Compound Interest Calculator
Understanding Compound Interest
Compound interest is often referred to as "interest on interest." It's a powerful concept in finance that allows your investments to grow exponentially over time. Unlike simple interest, which is calculated only on the initial principal amount, compound interest is calculated on the principal amount plus the accumulated interest from previous periods.
How it Works
The core idea is that as your interest earns interest, your overall investment grows at an accelerating rate. The formula for compound interest is:
A = P (1 + r/n)^(nt)
Where:
- A = the future value of the investment/loan, including interest
- P = the principal investment amount (the initial deposit or loan amount)
- r = the annual interest rate (as a decimal)
- n = the number of times that interest is compounded per year
- t = the number of years the money is invested or borrowed for
Key Factors Influencing Growth
- Principal Amount: A larger initial investment will naturally lead to a larger final amount.
- Interest Rate: A higher interest rate significantly boosts growth over time.
- Compounding Frequency: The more frequently interest is compounded (e.g., daily vs. annually), the faster your money grows, though the difference becomes smaller at very high frequencies.
- Time Period: The longer your money is invested, the more time compounding has to work its magic, leading to substantial growth. This is why starting early with investments is so crucial.
Example Calculation
Let's say you invest $1,000 (Principal) at an annual interest rate of 5% (r=0.05), compounded monthly (n=12) for 10 years (t=10).
- Using the formula: A = 1000 * (1 + 0.05/12)^(12*10)

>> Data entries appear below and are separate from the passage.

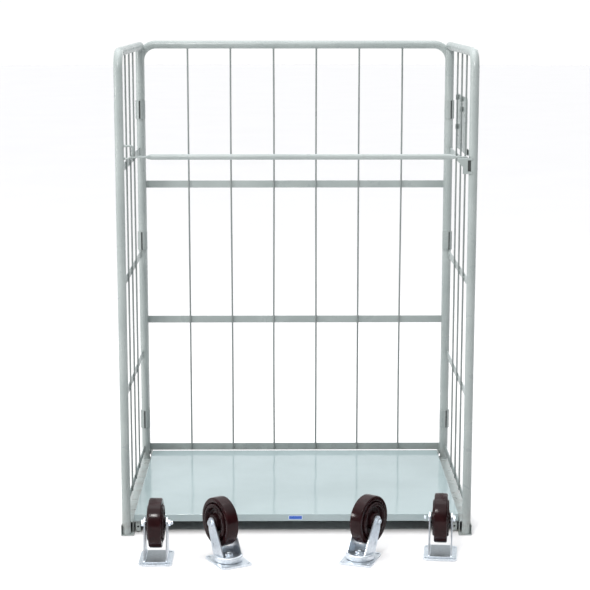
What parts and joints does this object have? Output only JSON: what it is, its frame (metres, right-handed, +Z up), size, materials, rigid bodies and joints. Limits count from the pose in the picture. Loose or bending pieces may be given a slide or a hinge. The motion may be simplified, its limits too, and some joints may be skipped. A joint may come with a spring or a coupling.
{
  "type": "roll cage container",
  "caption": "Three-sided painted tube and wire roll cage with a hinged steel deck, a retaining bar and loose plate casters standing upside down in front.",
  "frame": {"origin": "on the floor, under the middle of the whole set's bounding box", "axes": "+Z up; the cage's open front faces -Y; +X to the right for someone who looks into the cage"},
  "size_m": [1.1066, 1.1221, 1.5246],
  "materials": {
    "frame_paint": "semi-gloss pale grey-green baked paint on steel tube, bar and wire",
    "deck_paint": "glossy pale blue-grey baked paint on sheet steel",
    "zinc_plate": "bright zinc plating on pressed steel",
    "wheel_core": "dark brown moulded resin, satin",
    "tyre": "dark brown-black moulded tyre, slightly glossy",
    "label_blue": "plain blue sticker"
  },
  "bodies": {
    "back_frame": {"back_tube": "frame_paint", "back_grid": "frame_paint", "hinge_left_low": "frame_paint", "hinge_left_mid": "frame_paint", "hinge_left_top": "frame_paint", "hinge_right_low": "frame_paint", "hinge_right_mid": "frame_paint", "hinge_right_top": "frame_paint", "deck_lug_left": "frame_paint", "deck_lug_right": "frame_paint"},
    "left_side": {"left_post_and_rail": "frame_paint", "left_rear_post": "frame_paint", "left_grid": "frame_paint", "left_sill": "frame_paint", "foot_left_front": "frame_paint", "foot_left_rear": "frame_paint", "mount_left_front": "frame_paint", "mount_left_rear": "frame_paint", "bar_keeper": "frame_paint"},
    "right_side": {"right_post_and_rail": "frame_paint", "right_rear_post": "frame_paint", "right_grid": "frame_paint", "right_sill": "frame_paint", "foot_right_front": "frame_paint", "foot_right_rear": "frame_paint", "mount_right_front": "frame_paint", "mount_right_rear": "frame_paint", "bar_catch": "frame_paint", "catch_back": "frame_paint", "document_holder": "frame_paint"},
    "deck": {"deck_pan": "deck_paint", "deck_rib_1": "deck_paint", "deck_rib_2": "deck_paint", "deck_label": "label_blue"},
    "retaining_bar": {"retaining_bar": "frame_paint"},
    "fixed_caster_left": {"fixed_left_plate": "zinc_plate", "fixed_left_fork": "zinc_plate", "fixed_left_axle": "zinc_plate"},
    "fixed_wheel_left": {"fixed_left_core": "wheel_core", "fixed_left_tyre": "tyre"},
    "swivel_caster_left": {"swivel_left_plate": "zinc_plate", "swivel_left_race": "zinc_plate", "swivel_left_kingpin": "zinc_plate"},
    "swivel_fork_left": {"swivel_left_fork": "zinc_plate", "swivel_left_axle": "zinc_plate"},
    "swivel_wheel_left": {"swivel_left_core": "wheel_core", "swivel_left_tyre": "tyre"},
    "fixed_caster_right": {"fixed_right_plate": "zinc_plate", "fixed_right_fork": "zinc_plate", "fixed_right_axle": "zinc_plate"},
    "fixed_wheel_right": {"fixed_right_core": "wheel_core", "fixed_right_tyre": "tyre"},
    "swivel_caster_right": {"swivel_right_plate": "zinc_plate", "swivel_right_race": "zinc_plate", "swivel_right_kingpin": "zinc_plate"},
    "swivel_fork_right": {"swivel_right_fork": "zinc_plate", "swivel_right_axle": "zinc_plate"},
    "swivel_wheel_right": {"swivel_right_core": "wheel_core", "swivel_right_tyre": "tyre"}
  },
  "joints": [
    {"name": "bar_tilt", "type": "hinge", "parent": "left_side", "child": "retaining_bar", "pos_m": [-0.507, -0.2285, 1.1918], "axis": [0, -1, 0], "range_deg": [0, 60]},
    {"name": "deck_fold", "type": "hinge", "parent": "back_frame", "child": "deck", "pos_m": [0, 0.5235, 0.0505], "axis": [-1, 0, 0], "range_deg": [0, 90]},
    {"name": "frame_left_swing", "type": "hinge", "parent": "back_frame", "child": "left_side", "pos_m": [-0.5364, 0.5165, 0.75], "axis": [0, 0, -1], "range_deg": [0, 90]},
    {"name": "frame_right_swing", "type": "hinge", "parent": "back_frame", "child": "right_side", "pos_m": [0.5364, 0.5165, 0.75], "axis": [0, 0, 1], "range_deg": [0, 90]},
    {"name": "fork_left_swivel", "type": "hinge", "parent": "swivel_caster_left", "child": "swivel_fork_left", "pos_m": [-0.2065, -0.4837, 0.015], "axis": [0, 0, 1], "continuous": true},
    {"name": "fork_right_swivel", "type": "hinge", "parent": "swivel_caster_right", "child": "swivel_fork_right", "pos_m": [0.1903, -0.467, 0.015], "axis": [0, 0, 1], "continuous": true},
    {"name": "lift_fixed_left", "type": "slide", "parent": "back_frame", "child": "fixed_caster_left", "axis": [0, 0, 1], "range_m": [0, 0.25]},
    {"name": "lift_fixed_right", "type": "slide", "parent": "back_frame", "child": "fixed_caster_right", "axis": [0, 0, 1], "range_m": [0, 0.25]},
    {"name": "lift_swivel_left", "type": "slide", "parent": "back_frame", "child": "swivel_caster_left", "axis": [0, 0, 1], "range_m": [0, 0.25]},
    {"name": "lift_swivel_right", "type": "slide", "parent": "back_frame", "child": "swivel_caster_right", "axis": [0, 0, 1], "range_m": [0, 0.25]},
    {"name": "wheel_fixed_left", "type": "hinge", "parent": "fixed_caster_left", "child": "fixed_wheel_left", "pos_m": [-0.4242, -0.4614, 0.115], "axis": [-1, 0, 0], "continuous": true},
    {"name": "wheel_fixed_right", "type": "hinge", "parent": "fixed_caster_right", "child": "fixed_wheel_right", "pos_m": [0.437, -0.4189, 0.115], "axis": [0.9932, -0.1167, 0], "continuous": true},
    {"name": "wheel_swivel_left", "type": "hinge", "parent": "swivel_fork_left", "child": "swivel_wheel_left", "pos_m": [-0.2313, -0.44735, 0.115], "axis": [-0.8261, -0.5635, 0], "continuous": true},
    {"name": "wheel_swivel_right", "type": "hinge", "parent": "swivel_fork_right", "child": "swivel_wheel_right", "pos_m": [0.21696, -0.432, 0.115], "axis": [-0.7955, 0.606, 0], "continuous": true}
  ]
}
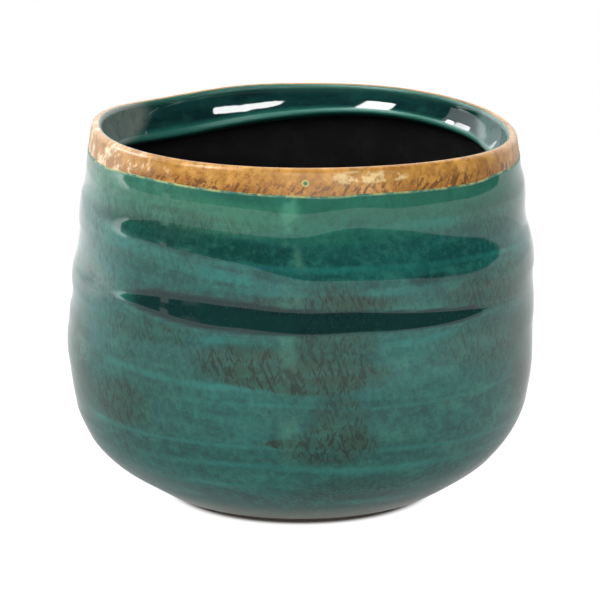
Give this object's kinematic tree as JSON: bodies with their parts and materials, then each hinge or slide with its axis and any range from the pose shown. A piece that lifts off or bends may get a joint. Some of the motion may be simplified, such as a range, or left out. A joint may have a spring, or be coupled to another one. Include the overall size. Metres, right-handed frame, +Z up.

- A = 1000 * (1 + 0.00416667)^120
- A = 1000 * (1.00416667)^120
- A = 1000 * 1.647009
- A ≈ $1,647.01
This means your initial $1,000 investment would grow to approximately $1,647.01 after 10 years, with $647.01 being the accumulated compound interest.
Why Use This Calculator?
This calculator helps you visualize the potential growth of your investments by inputting different scenarios. It's an invaluable tool for financial planning, understanding the power of long-term investing, and making informed decisions about where to put your money to work.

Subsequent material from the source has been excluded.